Не оборачиваться на голос Шекких уже научился: две или три попытки ограничиться простым поворотом головы окончились для него такой раздирающей болью, что он и не пытался повторять их. Он нехотя отпустил майора и повернулся весь очень естественным на первый взгляд движением. Шекких несколько дней учился этому плавному развороту, упорно избавляясь от малейшей нарочитости. И подумать только, в какую минуту пришлось воспользоваться этим отработанным до безупречности движением! Ничей окрик не заставил бы Шеккиха выпустить толстопузого майора и повернуться… ничей — кроме этого. Те, кто служил под командованием полковника Кейриста, никогда не забудут его голоса. Не ум даже — само тело помнит, что надо сделать, когда этот голос велит тебе: «Шагом арш!» Полковник чуть приподнял брови и посмотрел на Шеккиха долгим бесстрастным взглядом. Шекких замер, словно его за ноги к полу приколотили. Никто так не умел пригвождать взглядом к месту, как полковник Кейрист. У него даже и глаза были серые с рыжинкой, словно ржавые гвозди.

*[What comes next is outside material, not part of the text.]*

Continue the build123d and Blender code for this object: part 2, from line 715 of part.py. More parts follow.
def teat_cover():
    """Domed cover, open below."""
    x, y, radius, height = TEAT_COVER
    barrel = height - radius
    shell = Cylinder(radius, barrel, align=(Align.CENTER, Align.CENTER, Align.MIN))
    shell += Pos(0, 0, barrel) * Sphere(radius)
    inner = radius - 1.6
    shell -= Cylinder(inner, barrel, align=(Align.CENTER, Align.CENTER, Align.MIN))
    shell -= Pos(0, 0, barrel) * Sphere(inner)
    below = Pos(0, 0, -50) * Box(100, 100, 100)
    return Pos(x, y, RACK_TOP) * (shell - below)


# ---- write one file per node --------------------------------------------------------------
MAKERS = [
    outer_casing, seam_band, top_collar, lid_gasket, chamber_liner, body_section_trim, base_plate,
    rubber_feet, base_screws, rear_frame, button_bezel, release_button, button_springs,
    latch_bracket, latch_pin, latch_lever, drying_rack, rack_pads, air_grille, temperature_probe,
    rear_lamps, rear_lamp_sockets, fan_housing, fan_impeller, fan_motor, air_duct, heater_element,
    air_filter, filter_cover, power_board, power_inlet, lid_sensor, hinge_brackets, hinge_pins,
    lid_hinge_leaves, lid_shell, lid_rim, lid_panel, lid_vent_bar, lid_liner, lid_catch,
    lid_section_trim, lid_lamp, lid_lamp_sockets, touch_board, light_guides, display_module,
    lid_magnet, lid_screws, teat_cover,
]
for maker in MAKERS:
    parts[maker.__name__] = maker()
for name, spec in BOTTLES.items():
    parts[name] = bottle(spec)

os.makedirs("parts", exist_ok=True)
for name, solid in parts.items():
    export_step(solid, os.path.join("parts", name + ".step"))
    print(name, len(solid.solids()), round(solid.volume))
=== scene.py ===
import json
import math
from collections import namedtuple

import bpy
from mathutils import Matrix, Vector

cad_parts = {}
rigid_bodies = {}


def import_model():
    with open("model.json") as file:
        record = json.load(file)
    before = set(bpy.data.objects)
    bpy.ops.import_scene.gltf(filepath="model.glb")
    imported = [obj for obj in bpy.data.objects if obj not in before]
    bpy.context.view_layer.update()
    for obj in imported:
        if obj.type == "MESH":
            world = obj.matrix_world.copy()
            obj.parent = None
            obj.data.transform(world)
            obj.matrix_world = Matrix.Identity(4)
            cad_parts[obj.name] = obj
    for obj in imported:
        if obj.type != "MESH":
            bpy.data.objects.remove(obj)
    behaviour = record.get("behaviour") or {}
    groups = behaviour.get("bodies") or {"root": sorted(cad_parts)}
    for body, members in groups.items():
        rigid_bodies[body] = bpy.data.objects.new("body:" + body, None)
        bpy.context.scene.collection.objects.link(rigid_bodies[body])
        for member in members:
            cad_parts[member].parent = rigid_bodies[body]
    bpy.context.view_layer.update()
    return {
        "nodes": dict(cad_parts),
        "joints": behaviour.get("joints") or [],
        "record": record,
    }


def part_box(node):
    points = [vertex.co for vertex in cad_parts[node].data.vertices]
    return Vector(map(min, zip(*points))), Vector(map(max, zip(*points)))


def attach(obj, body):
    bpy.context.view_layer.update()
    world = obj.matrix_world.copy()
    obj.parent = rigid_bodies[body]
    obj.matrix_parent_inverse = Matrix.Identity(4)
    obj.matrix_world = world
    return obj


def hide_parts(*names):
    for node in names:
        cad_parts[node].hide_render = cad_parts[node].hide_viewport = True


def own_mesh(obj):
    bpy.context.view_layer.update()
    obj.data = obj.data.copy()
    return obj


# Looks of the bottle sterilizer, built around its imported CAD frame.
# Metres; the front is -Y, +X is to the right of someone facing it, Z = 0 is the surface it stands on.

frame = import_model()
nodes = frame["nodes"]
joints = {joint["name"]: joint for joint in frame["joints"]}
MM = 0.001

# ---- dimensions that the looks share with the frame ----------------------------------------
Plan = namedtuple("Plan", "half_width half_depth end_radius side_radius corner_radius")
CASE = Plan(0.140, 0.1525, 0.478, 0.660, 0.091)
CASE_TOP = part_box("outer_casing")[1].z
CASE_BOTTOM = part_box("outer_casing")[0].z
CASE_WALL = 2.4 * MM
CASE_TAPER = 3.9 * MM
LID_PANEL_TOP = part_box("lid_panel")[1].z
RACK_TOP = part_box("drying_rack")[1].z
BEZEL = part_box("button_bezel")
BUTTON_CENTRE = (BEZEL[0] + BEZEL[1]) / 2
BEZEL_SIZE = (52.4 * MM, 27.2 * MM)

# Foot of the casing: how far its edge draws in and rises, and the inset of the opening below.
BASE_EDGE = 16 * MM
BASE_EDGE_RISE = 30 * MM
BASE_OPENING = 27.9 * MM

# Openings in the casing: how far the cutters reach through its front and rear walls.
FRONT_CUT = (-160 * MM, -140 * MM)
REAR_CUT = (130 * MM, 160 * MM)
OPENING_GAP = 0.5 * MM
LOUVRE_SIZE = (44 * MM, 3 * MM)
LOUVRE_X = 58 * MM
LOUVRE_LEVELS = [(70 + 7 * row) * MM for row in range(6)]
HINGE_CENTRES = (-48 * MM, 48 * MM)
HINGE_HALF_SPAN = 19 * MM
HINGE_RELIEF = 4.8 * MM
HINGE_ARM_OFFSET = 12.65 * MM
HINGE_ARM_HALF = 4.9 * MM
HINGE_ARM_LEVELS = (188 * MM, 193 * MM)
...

— Рядовой Шекких, — скучным тихим голосом произнес полковник Кейрист, разворачиваясь, — потрудитесь следовать за мной.

И Шеккиху поплелся следом за ним, хотя полковник формально и не был уже его командиром, а значит, не мог требовать беспрекословного подчинения, пусть он и старше по званию. Будь то не Кейрист, а другой какой-нибудь полковник, Шекких стал бы артачиться и огрызаться, взывать к воинской чести и здравому смыслу… но попробуй же ты огрызнуться, когда приказывает полковник Кейрист!